Cambridge Associates – Clean Tech Company Performance (Q1-2018)

To monitor the gross company-level returns of clean tech investments made by venture capital and private equity partnerships, Cambridge Associates LLC (CA) screened over 80,000 investments held by the over 7,300 funds in its Private Investments Performance Database to identify clean tech investments. The resulting clean tech sample analyzed in this report includes 1,538 investments in 933 companies across 570 funds as of March 31, 2018.

Summary of their data:

1. Peak investment in new clean tech companies occurred in 2008; since then there has been a significant decline in the amount of first-time capital invested in new clean tech companies.

2. Cambridge Associates’ company performance statistics include $37.8 billion invested in private clean tech companies, $26.5 billion in realized proceeds, and $20.8 billion in remaining net asset value through March 31, 2018. These numbers create a gross total value/paid-in capital multiple of 1.3x, a gross distributed/paid-in capital multiple of 0.7x, and a gross internal rate of return (IRR) of 5.7%.

3. Investments were drawn from 570 different funds (387 venture capital funds, 169 private equity funds, and 14 infrastructure funds).

4. Across the four major clean tech investment groups, 21.4% of capital has been deployed in renewable power manufacturing investments, 38.2% in renewable power development investments, 18.9% in energy optimization investments, and 21.4% in resource solutions investments. On a total investment basis as of March 31, 2018, three of the four clean tech groups have achieved a positive gross IRR. Energy optimization had the strongest returns in gross IRR terms, returning 10.1%.

5. Geographically, $23.8 billion (63.1% of capital) in the Cambridge Associates sample was invested in U.S.-based companies. Developed markets outside of the United States received $9.1 billion of investment (24.1% of total clean tech investment), while emerging markets accounted for $4.9 billion of investment (12.9% of total clean tech investment). United States-based companies have generated a gross company-level IRR of 3.5%, while companies based outside the United States have generated a gross IRR of 10.4%. A limited sample of emerging markets investments (154) have performed better than United States and developed ex U.S. investments.

6. The clean tech private investment sector remains young, and investors must therefore be cautious about drawing forward-looking conclusions from the data at this time. As the sector evolves and matures, Cambridge Associates will continue to measure company-level performance of clean tech investments across all funds on a quarterly basis.

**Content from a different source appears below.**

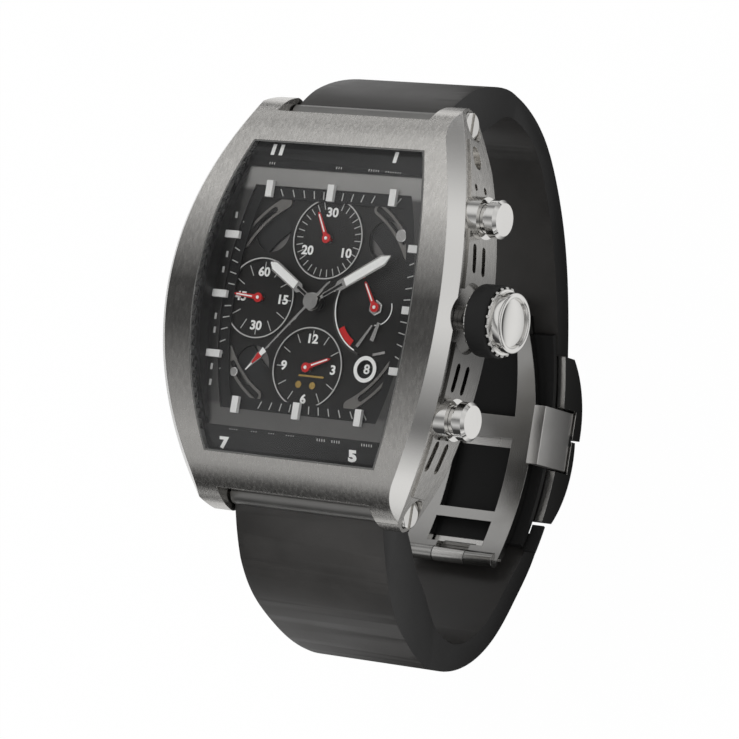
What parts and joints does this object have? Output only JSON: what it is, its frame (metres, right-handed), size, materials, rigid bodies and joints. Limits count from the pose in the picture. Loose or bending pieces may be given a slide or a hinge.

READ PDF Report >> https://gcase.files.wordpress.com/2018/09/cambridge-associates-clean-tech-investments-report-q1-18.pdf

About Cambridge Associates
We are a leading global investment firm and aim to help endowments & foundations, pension plans, and high net worth private clients implement and manage custom investment portfolios that generate outperformance and enable them to maximize their impact on the world. Working alongside its early clients, Cambridge Associates pioneered the strategy of high-equity orientation and broad diversification, which since its inception in the 1980s has been a primary driver of performance for institutional investors. Today, we deliver a range of portfolio management services, including outsourced CIO, non-discretionary portfolio management, investment staff extension, and asset class mandates. Cambridge Associates maintains offices in major financial centers across the globe, with headquarters in Boston, MA.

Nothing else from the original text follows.